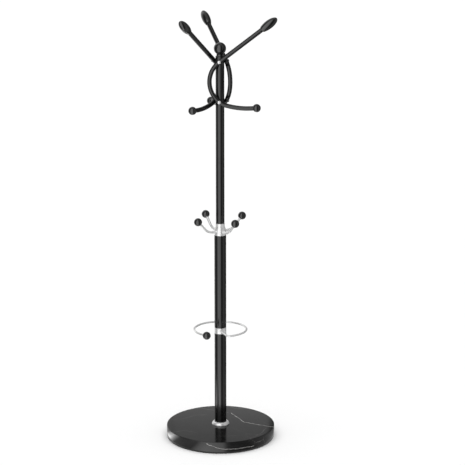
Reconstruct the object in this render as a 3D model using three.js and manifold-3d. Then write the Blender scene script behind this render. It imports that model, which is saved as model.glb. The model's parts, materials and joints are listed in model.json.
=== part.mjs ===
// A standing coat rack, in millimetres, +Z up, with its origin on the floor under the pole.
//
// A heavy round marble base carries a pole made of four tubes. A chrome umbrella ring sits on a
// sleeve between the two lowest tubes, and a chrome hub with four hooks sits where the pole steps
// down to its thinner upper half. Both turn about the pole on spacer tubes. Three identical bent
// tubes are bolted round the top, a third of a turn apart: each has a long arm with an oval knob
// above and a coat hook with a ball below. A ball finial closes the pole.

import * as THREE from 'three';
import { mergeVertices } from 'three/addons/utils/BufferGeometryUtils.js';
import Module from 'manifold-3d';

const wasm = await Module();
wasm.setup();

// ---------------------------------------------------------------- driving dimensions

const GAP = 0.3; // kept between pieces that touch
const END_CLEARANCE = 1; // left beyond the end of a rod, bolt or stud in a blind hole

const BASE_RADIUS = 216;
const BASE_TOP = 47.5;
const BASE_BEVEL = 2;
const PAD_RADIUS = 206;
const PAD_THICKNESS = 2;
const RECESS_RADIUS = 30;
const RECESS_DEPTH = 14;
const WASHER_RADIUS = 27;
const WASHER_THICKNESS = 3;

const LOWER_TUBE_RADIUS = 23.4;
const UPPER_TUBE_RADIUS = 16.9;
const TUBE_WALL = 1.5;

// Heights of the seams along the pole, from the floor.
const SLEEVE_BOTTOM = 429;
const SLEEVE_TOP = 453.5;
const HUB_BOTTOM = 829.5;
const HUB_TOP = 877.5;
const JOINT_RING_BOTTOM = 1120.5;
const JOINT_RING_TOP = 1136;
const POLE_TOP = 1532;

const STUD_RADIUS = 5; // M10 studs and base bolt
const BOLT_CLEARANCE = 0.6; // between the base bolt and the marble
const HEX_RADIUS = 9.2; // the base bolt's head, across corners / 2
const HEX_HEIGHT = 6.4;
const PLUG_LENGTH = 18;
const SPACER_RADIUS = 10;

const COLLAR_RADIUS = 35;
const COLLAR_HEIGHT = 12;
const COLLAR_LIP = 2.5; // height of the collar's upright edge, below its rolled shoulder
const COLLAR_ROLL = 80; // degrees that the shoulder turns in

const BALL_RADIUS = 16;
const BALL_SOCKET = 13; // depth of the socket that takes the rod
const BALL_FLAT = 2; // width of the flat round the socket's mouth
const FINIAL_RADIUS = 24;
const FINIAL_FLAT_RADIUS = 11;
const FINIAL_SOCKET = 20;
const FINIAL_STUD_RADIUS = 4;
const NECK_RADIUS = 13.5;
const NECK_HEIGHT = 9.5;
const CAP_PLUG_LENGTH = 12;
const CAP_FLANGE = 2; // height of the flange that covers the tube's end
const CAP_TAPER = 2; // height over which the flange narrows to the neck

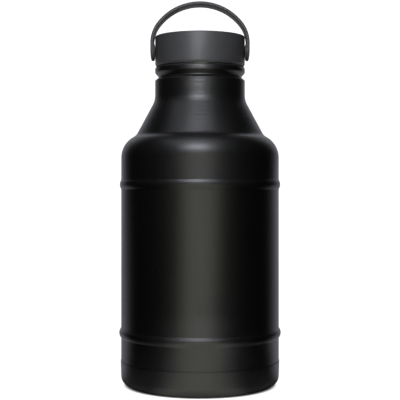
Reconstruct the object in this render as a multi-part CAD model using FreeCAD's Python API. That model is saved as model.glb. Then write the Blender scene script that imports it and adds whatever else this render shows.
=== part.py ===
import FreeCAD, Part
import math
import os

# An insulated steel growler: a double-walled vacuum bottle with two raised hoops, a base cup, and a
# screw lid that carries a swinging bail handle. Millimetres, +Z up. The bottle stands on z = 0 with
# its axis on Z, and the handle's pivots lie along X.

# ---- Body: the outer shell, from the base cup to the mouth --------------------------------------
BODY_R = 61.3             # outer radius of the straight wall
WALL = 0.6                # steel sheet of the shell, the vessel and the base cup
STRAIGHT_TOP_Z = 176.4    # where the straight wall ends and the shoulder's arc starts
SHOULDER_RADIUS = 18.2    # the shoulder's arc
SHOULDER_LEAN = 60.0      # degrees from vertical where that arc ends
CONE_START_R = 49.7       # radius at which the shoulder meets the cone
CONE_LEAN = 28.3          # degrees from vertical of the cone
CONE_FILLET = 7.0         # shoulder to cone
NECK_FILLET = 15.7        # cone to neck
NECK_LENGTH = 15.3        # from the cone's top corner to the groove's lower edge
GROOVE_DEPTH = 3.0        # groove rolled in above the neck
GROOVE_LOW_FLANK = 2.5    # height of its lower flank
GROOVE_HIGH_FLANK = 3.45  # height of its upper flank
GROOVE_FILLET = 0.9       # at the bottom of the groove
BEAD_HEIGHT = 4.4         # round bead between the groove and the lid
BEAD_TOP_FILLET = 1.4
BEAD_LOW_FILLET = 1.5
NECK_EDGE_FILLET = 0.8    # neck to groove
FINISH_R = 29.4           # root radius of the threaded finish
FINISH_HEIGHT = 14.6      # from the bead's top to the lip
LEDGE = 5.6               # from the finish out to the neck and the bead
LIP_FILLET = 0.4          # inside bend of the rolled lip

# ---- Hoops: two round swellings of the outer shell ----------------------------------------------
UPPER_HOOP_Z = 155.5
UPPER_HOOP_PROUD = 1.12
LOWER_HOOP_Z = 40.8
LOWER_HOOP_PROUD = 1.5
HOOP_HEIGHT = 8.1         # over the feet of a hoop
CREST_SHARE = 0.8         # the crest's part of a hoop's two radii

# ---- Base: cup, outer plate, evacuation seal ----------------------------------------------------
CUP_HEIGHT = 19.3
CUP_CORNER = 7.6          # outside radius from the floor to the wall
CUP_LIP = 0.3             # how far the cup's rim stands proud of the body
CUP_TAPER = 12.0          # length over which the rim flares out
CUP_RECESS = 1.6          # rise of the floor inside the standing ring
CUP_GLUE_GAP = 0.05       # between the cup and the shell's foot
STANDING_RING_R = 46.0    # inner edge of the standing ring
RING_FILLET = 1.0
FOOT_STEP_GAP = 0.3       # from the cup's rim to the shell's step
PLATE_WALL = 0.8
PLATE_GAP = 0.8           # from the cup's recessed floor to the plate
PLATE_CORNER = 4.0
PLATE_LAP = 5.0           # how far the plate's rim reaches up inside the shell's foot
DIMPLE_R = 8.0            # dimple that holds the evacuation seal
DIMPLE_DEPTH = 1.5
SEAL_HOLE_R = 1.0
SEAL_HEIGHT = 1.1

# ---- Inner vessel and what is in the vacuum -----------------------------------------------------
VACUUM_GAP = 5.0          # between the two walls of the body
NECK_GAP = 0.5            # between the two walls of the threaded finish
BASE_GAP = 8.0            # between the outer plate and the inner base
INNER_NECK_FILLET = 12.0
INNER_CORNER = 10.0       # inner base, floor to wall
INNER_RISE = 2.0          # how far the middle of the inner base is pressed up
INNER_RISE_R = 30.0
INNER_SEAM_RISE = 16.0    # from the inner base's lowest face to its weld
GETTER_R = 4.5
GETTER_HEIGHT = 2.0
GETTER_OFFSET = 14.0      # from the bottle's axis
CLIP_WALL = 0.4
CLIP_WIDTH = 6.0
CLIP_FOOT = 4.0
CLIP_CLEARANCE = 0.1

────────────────

__WHAT TO PRODUCE__
Word for word, restate all of the data shown above.

__COMPLETE RESPONSE__
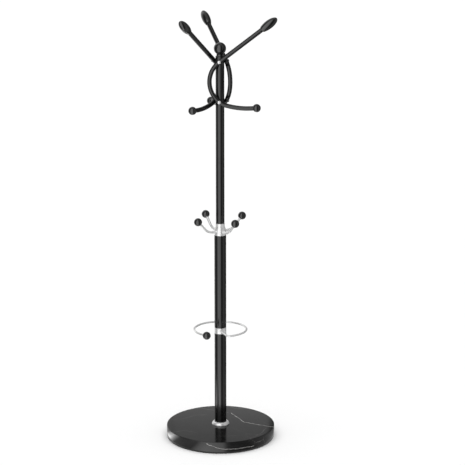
Reconstruct the object in this render as a 3D model using three.js and manifold-3d. Then write the Blender scene script behind this render. It imports that model, which is saved as model.glb. The model's parts, materials and joints are listed in model.json.
=== part.mjs ===
// A standing coat rack, in millimetres, +Z up, with its origin on the floor under the pole.
//
// A heavy round marble base carries a pole made of four tubes. A chrome umbrella ring sits on a
// sleeve between the two lowest tubes, and a chrome hub with four hooks sits where the pole steps
// down to its thinner upper half. Both turn about the pole on spacer tubes. Three identical bent
// tubes are bolted round the top, a third of a turn apart: each has a long arm with an oval knob
// above and a coat hook with a ball below. A ball finial closes the pole.

import * as THREE from 'three';
import { mergeVertices } from 'three/addons/utils/BufferGeometryUtils.js';
import Module from 'manifold-3d';

const wasm = await Module();
wasm.setup();

// ---------------------------------------------------------------- driving dimensions

const GAP = 0.3; // kept between pieces that touch
const END_CLEARANCE = 1; // left beyond the end of a rod, bolt or stud in a blind hole

const BASE_RADIUS = 216;
const BASE_TOP = 47.5;
const BASE_BEVEL = 2;
const PAD_RADIUS = 206;
const PAD_THICKNESS = 2;
const RECESS_RADIUS = 30;
const RECESS_DEPTH = 14;
const WASHER_RADIUS = 27;
const WASHER_THICKNESS = 3;

const LOWER_TUBE_RADIUS = 23.4;
const UPPER_TUBE_RADIUS = 16.9;
const TUBE_WALL = 1.5;

// Heights of the seams along the pole, from the floor.
const SLEEVE_BOTTOM = 429;
const SLEEVE_TOP = 453.5;
const HUB_BOTTOM = 829.5;
const HUB_TOP = 877.5;
const JOINT_RING_BOTTOM = 1120.5;
const JOINT_RING_TOP = 1136;
const POLE_TOP = 1532;

const STUD_RADIUS = 5; // M10 studs and base bolt
const BOLT_CLEARANCE = 0.6; // between the base bolt and the marble
const HEX_RADIUS = 9.2; // the base bolt's head, across corners / 2
const HEX_HEIGHT = 6.4;
const PLUG_LENGTH = 18;
const SPACER_RADIUS = 10;

const COLLAR_RADIUS = 35;
const COLLAR_HEIGHT = 12;
const COLLAR_LIP = 2.5; // height of the collar's upright edge, below its rolled shoulder
const COLLAR_ROLL = 80; // degrees that the shoulder turns in

const BALL_RADIUS = 16;
const BALL_SOCKET = 13; // depth of the socket that takes the rod
const BALL_FLAT = 2; // width of the flat round the socket's mouth
const FINIAL_RADIUS = 24;
const FINIAL_FLAT_RADIUS = 11;
const FINIAL_SOCKET = 20;
const FINIAL_STUD_RADIUS = 4;
const NECK_RADIUS = 13.5;
const NECK_HEIGHT = 9.5;
const CAP_PLUG_LENGTH = 12;
const CAP_FLANGE = 2; // height of the flange that covers the tube's end
const CAP_TAPER = 2; // height over which the flange narrows to the neck

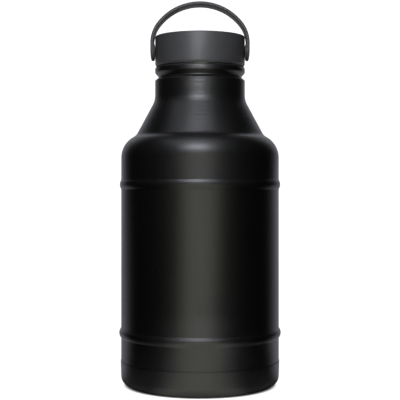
Reconstruct the object in this render as a multi-part CAD model using FreeCAD's Python API. That model is saved as model.glb. Then write the Blender scene script that imports it and adds whatever else this render shows.
=== part.py ===
import FreeCAD, Part
import math
import os

# An insulated steel growler: a double-walled vacuum bottle with two raised hoops, a base cup, and a
# screw lid that carries a swinging bail handle. Millimetres, +Z up. The bottle stands on z = 0 with
# its axis on Z, and the handle's pivots lie along X.

# ---- Body: the outer shell, from the base cup to the mouth --------------------------------------
BODY_R = 61.3             # outer radius of the straight wall
WALL = 0.6                # steel sheet of the shell, the vessel and the base cup
STRAIGHT_TOP_Z = 176.4    # where the straight wall ends and the shoulder's arc starts
SHOULDER_RADIUS = 18.2    # the shoulder's arc
SHOULDER_LEAN = 60.0      # degrees from vertical where that arc ends
CONE_START_R = 49.7       # radius at which the shoulder meets the cone
CONE_LEAN = 28.3          # degrees from vertical of the cone
CONE_FILLET = 7.0         # shoulder to cone
NECK_FILLET = 15.7        # cone to neck
NECK_LENGTH = 15.3        # from the cone's top corner to the groove's lower edge
GROOVE_DEPTH = 3.0        # groove rolled in above the neck
GROOVE_LOW_FLANK = 2.5    # height of its lower flank
GROOVE_HIGH_FLANK = 3.45  # height of its upper flank
GROOVE_FILLET = 0.9       # at the bottom of the groove
BEAD_HEIGHT = 4.4         # round bead between the groove and the lid
BEAD_TOP_FILLET = 1.4
BEAD_LOW_FILLET = 1.5
NECK_EDGE_FILLET = 0.8    # neck to groove
FINISH_R = 29.4           # root radius of the threaded finish
FINISH_HEIGHT = 14.6      # from the bead's top to the lip
LEDGE = 5.6               # from the finish out to the neck and the bead
LIP_FILLET = 0.4          # inside bend of the rolled lip

# ---- Hoops: two round swellings of the outer shell ----------------------------------------------
UPPER_HOOP_Z = 155.5
UPPER_HOOP_PROUD = 1.12
LOWER_HOOP_Z = 40.8
LOWER_HOOP_PROUD = 1.5
HOOP_HEIGHT = 8.1         # over the feet of a hoop
CREST_SHARE = 0.8         # the crest's part of a hoop's two radii

# ---- Base: cup, outer plate, evacuation seal ----------------------------------------------------
CUP_HEIGHT = 19.3
CUP_CORNER = 7.6          # outside radius from the floor to the wall
CUP_LIP = 0.3             # how far the cup's rim stands proud of the body
CUP_TAPER = 12.0          # length over which the rim flares out
CUP_RECESS = 1.6          # rise of the floor inside the standing ring
CUP_GLUE_GAP = 0.05       # between the cup and the shell's foot
STANDING_RING_R = 46.0    # inner edge of the standing ring
RING_FILLET = 1.0
FOOT_STEP_GAP = 0.3       # from the cup's rim to the shell's step
PLATE_WALL = 0.8
PLATE_GAP = 0.8           # from the cup's recessed floor to the plate
PLATE_CORNER = 4.0
PLATE_LAP = 5.0           # how far the plate's rim reaches up inside the shell's foot
DIMPLE_R = 8.0            # dimple that holds the evacuation seal
DIMPLE_DEPTH = 1.5
SEAL_HOLE_R = 1.0
SEAL_HEIGHT = 1.1

# ---- Inner vessel and what is in the vacuum -----------------------------------------------------
VACUUM_GAP = 5.0          # between the two walls of the body
NECK_GAP = 0.5            # between the two walls of the threaded finish
BASE_GAP = 8.0            # between the outer plate and the inner base
INNER_NECK_FILLET = 12.0
INNER_CORNER = 10.0       # inner base, floor to wall
INNER_RISE = 2.0          # how far the middle of the inner base is pressed up
INNER_RISE_R = 30.0
INNER_SEAM_RISE = 16.0    # from the inner base's lowest face to its weld
GETTER_R = 4.5
GETTER_HEIGHT = 2.0
GETTER_OFFSET = 14.0      # from the bottle's axis
CLIP_WALL = 0.4
CLIP_WIDTH = 6.0
CLIP_FOOT = 4.0
CLIP_CLEARANCE = 0.1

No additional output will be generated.